> _Task requirements_
Give back an exact copy of the lines from the start of the material through the line bearing "return material, shader". Include both ends and nothing else.

Records with modeling code
--------------------------------------------------

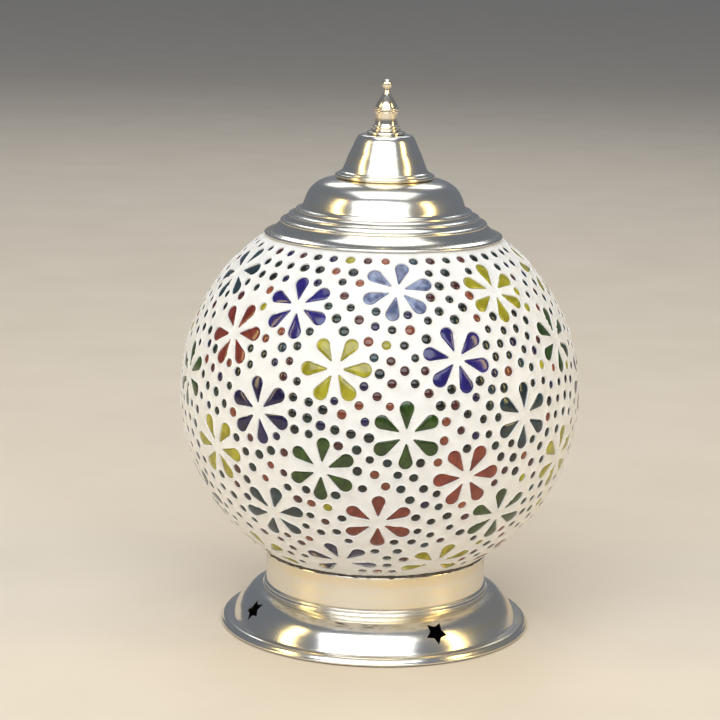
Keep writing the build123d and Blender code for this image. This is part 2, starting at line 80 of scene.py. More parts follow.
# %% Define the material helpers
def start_material(name, **sockets):
    """A new material with its Principled shader, and that shader's plain values."""
    material = bpy.data.materials.new(name)
    material.use_nodes = True
    shader = material.node_tree.nodes["Principled BSDF"]
    for socket, value in sockets.items():
        shader.inputs[socket.replace("_", " ")].default_value = value
    return material, shader


def add_node(material, kind, inputs=None, **settings):
    """Add one node, set its menus and fill in or link its inputs."""
    made = material.node_tree.nodes.new(kind)
    for key, value in settings.items():
        setattr(made, key, value)
    for key, value in (inputs or {}).items():
        if isinstance(value, bpy.types.NodeSocket):
            material.node_tree.links.new(value, made.inputs[key])
        else:
            made.inputs[key].default_value = value
    return made


def object_place(material, scale=(1, 1, 1)):
    """The place on the piece, stretched by a Mapping node."""
    coordinates = add_node(material, "ShaderNodeTexCoord")
    mapping = add_node(material, "ShaderNodeMapping", {"Vector": coordinates.outputs["Object"]})
    mapping.inputs["Scale"].default_value = scale
    return mapping.outputs["Vector"]


def colour_ramp(material, fac, stops):
    """A colour ramp with these (position, colour) stops."""
    ramp = add_node(material, "ShaderNodeValToRGB", {"Fac": fac})
    elements = ramp.color_ramp.elements
    while len(elements) < len(stops):
        elements.new(0.5)
    for element, (position, colour) in zip(elements, stops):
        element.position = position
        element.color = (*colour, 1)
    return ramp.outputs["Color"]


def rough_and_bump(material, shader, pattern, rough, bump, depth):
    """Let a pattern vary the roughness between two values and raise a fine bump."""
    spread = add_node(
        material, "ShaderNodeMapRange", {"Value": pattern, "To Min": rough[0], "To Max": rough[1]}
    )
    material.node_tree.links.new(spread.outputs["Result"], shader.inputs["Roughness"])
    relief = add_node(material, "ShaderNodeBump", {"Height": pattern, "Strength": bump, "Distance": depth})
    material.node_tree.links.new(relief.outputs["Normal"], shader.inputs["Normal"])


def grainy(name, dark, light, scale, rough, bump, depth=0.0002, **sockets):
    """A finish whose colour, gloss and relief wander with one noise pattern."""
    material, shader = start_material(name, **sockets)
    place = object_place(material)
    grain = add_node(material, "ShaderNodeTexNoise", {"Vector": place, "Scale": scale, "Detail": 6.0})
    colour = colour_ramp(material, grain.outputs["Fac"], [(0.3, dark), (0.7, light)])
    material.node_tree.links.new(colour, shader.inputs["Base Color"])
    rough_and_bump(material, shader, grain.outputs["Fac"], rough, bump, depth)
    return material


print("material helpers ready")

# %% [markdown]
# ## Silver-plated brass
# The base and cap are brass sheet, spun on a lathe over a wooden form, plated and buffed.
# Spinning leaves fine rings round the axis, and buffing leaves cloudy patches where brass shows warm.
# The rings are noise drawn from the radius and the height only, so they follow every curve.

# %% Make the plated finish
TOOL_RINGS = 900.0     # noise scales, larger for a finer pattern
WARM_BANDS = 150.0
BUFFED_CLOUDS = 22.0


def spun_metal(name, silver, brass, warmth, rough):
    """Polished sheet with fine spinning rings and warm, cloudy patches."""
    material, shader = start_material(name, Metallic=1.0, Specular_IOR_Level=0.6)
    place = object_place(material)
    parts = add_node(material, "ShaderNodeSeparateXYZ", {"Vector": place})
    across = add_node(material, "ShaderNodeCombineXYZ", {"X": parts.outputs["X"], "Y": parts.outputs["Y"]})
    radius = add_node(material, "ShaderNodeVectorMath", {0: across.outputs["Vector"]}, operation="LENGTH")
    lathe = add_node(
        material, "ShaderNodeCombineXYZ", {"X": radius.outputs["Value"], "Z": parts.outputs["Z"]}
    )
    across_rings = lathe.outputs["Vector"]
    rings = add_node(
        material, "ShaderNodeTexNoise", {"Vector": across_rings, "Scale": TOOL_RINGS, "Detail": 3.0}
    )
    clouds = add_node(
        material, "ShaderNodeTexNoise", {"Vector": place, "Scale": BUFFED_CLOUDS, "Detail": 4.0}
    )
    bands = add_node(
        material, "ShaderNodeTexNoise", {"Vector": across_rings, "Scale": WARM_BANDS, "Detail": 2.0}
    )
    mixed = add_node(
        material, "ShaderNodeMath", {0: clouds.outputs["Fac"], 1: bands.outputs["Fac"]}, operation="ADD"
    )
    half = add_node(material, "ShaderNodeMath", {0: mixed.outputs["Value"], 1: 0.5}, operation="MULTIPLY")
    colour = colour_ramp(material, half.outputs["Value"], [(0.56 - warmth, silver), (0.70, brass)])
    material.node_tree.links.new(colour, shader.inputs["Base Color"])
    spread = add_node(
        material, "ShaderNodeMapRange",
        {"Value": clouds.outputs["Fac"], "From Min": 0.3, "From Max": 0.7,
         "To Min": rough[0], "To Max": rough[1]},
    )
    material.node_tree.links.new(spread.outputs["Result"], shader.inputs["Roughness"])
    relief = add_node(
        material, "ShaderNodeBump", {"Height": rings.outputs["Fac"], "Strength": 0.16, "Distance": 0.0001}
    )
    dents = add_node(
        material, "ShaderNodeBump",
        {"Height": clouds.outputs["Fac"], "Strength": 0.12, "Distance": 0.002,
         "Normal": relief.outputs["Normal"]},
    )
    material.node_tree.links.new(dents.outputs["Normal"], shader.inputs["Normal"])
    return material


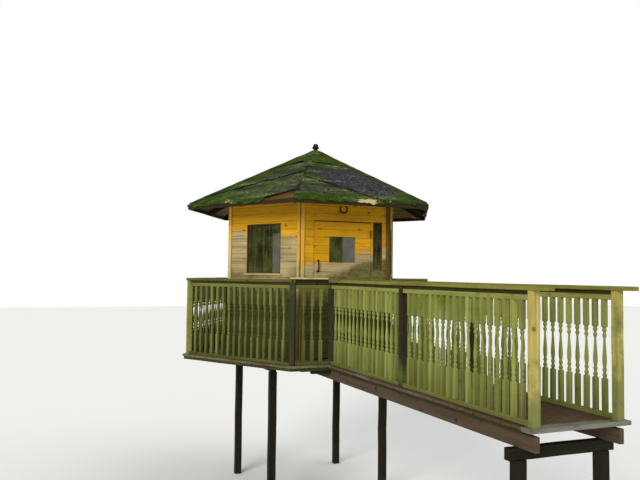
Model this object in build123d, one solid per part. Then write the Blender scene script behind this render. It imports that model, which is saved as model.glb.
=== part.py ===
from build123d import *
import os
from math import atan, cos, pi, radians, sin, sqrt, tan

# Hexagonal tree house on posts, with a railed deck all round it and a railed footbridge
# Millimetres. X runs along the door wall, -Y points from the cabin along the bridge, +Z is up
# Shapes are drawn from the middle of the cabin at deck level, then set down on the origin

# Levels, above the lowest foot and above the deck boards
DECK_TOP = 2100.0        # walking surface above the feet
RAIL_TOP = 1100.0        # top of the handrail boards above the deck
EAVE_TOP = 2165.0        # top of the roof boards at the eave, above the deck
FASCIA_BOTTOM = 2098.0   # underside of the fascia above the deck
ROOF_PITCH = 29.0        # degrees, measured square to an eave

# Plan sizes
CABIN_R = 1375.0         # centre to a corner of the boarded walls
EAVE_R = 2005.0          # centre to a corner of the roof
RAIL_R = 1952.0          # centre to a corner post of the deck
DECK_LEDGE = 80.0        # floor boards beyond the line of the posts
BRIDGE_HALF = 430.0      # middle of the bridge to the line of its posts
BRIDGE_INNER_BAY = 1905.0   # post to post along the bridge, next to the deck
BRIDGE_OUTER_BAY = 2075.0
BRIDGE_NOSE = 60.0       # floor beyond the end posts
HANDRAIL_NOSE = 180.0    # handrail beyond the end posts

# Timber sizes
FLOOR_T = 28.0
END_BOARD_W = 120.0
END_BOARD_T = 36.0
RIM_T = 28.0
RIM_H = 42.0
RIM_SETBACK = 20.0
JOIST_W = 45.0
JOIST_H = 70.0
JOIST_STEP = 400.0
JOIST_TAPER = 250.0      # length over which a joist's end thins to the rim's depth
BEARER_W = 70.0
BEARER_H = 120.0
BEARER_X = 880.0
BEARER_TAIL = 150.0      # bearer beyond the back legs
LANDING_HALF = 720.0
LANDING_W = 70.0
LANDING_H = 42.0
LEG_W = 100.0
LEG_FRONT_Y = -650.0
LEG_BACK_Y = 1080.0
BEAM_W = 47.0
BEAM_H = 125.0
BEAM_INNER_Y = 60.0      # inner end of a bridge beam, under the deck
PACKER_W = 40.0
PACKER_H = 37.0
EDGE_STRIP_W = 30.0
EDGE_STRIP_H = 26.0
EDGE_STRIP_SETBACK = 8.0
TRESTLE_FROM_END = 230.0  # outer end of the beams to the middle of the trestle
TRESTLE_BEAM_W = 70.0
TRESTLE_BEAM_H = 100.0
TRESTLE_OVERHANG = 110.0

# Balustrade
POST_W = 70.0
HANDRAIL_W = 100.0
HANDRAIL_T = 35.0
SHORT_HANDRAIL_T = 28.0
SHORT_HANDRAIL_LAP = 28.0   # short handrail beyond the middle of the corner post
SHORT_HANDRAIL_GAP = 20.0   # between the short handrail and the bridge's
BATTEN_W = 28.0
BATTEN_H = 35.0
RAIL_W = 45.0
TOP_RAIL_H = 45.0
BOTTOM_RAIL_H = 40.0
SPINDLE_W = 41.0
SPINDLE_STEP = 108.0
SPINDLE_FOOT_H = 285.0
SPINDLE_HEAD_H = 236.0
SPINDLE_TURNED = (
    (0.00, 1.00),
    (0.06, 0.56),
    (0.36, 0.92),
    (0.78, 0.46),
    (1.00, 1.00),
)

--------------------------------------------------

> _Written answer_
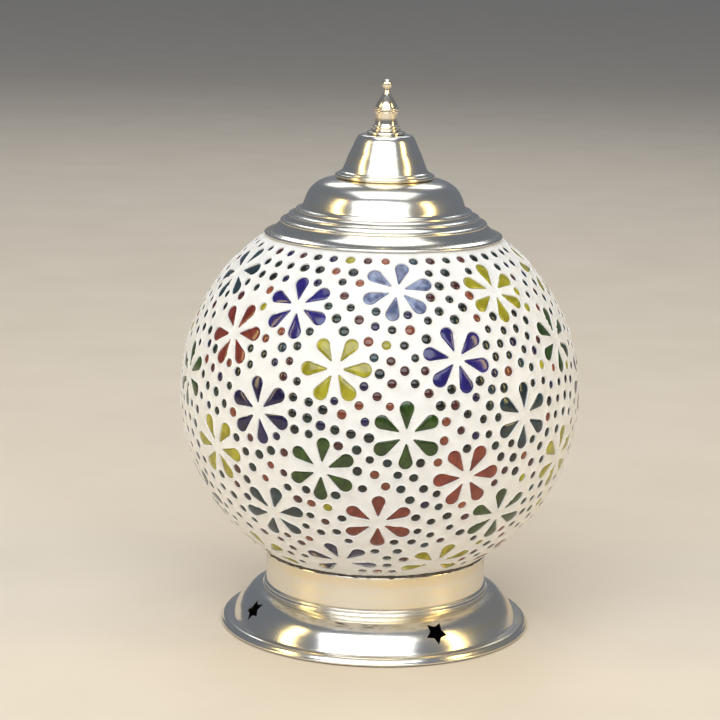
Keep writing the build123d and Blender code for this image. This is part 2, starting at line 80 of scene.py. More parts follow.
# %% Define the material helpers
def start_material(name, **sockets):
    """A new material with its Principled shader, and that shader's plain values."""
    material = bpy.data.materials.new(name)
    material.use_nodes = True
    shader = material.node_tree.nodes["Principled BSDF"]
    for socket, value in sockets.items():
        shader.inputs[socket.replace("_", " ")].default_value = value
    return material, shader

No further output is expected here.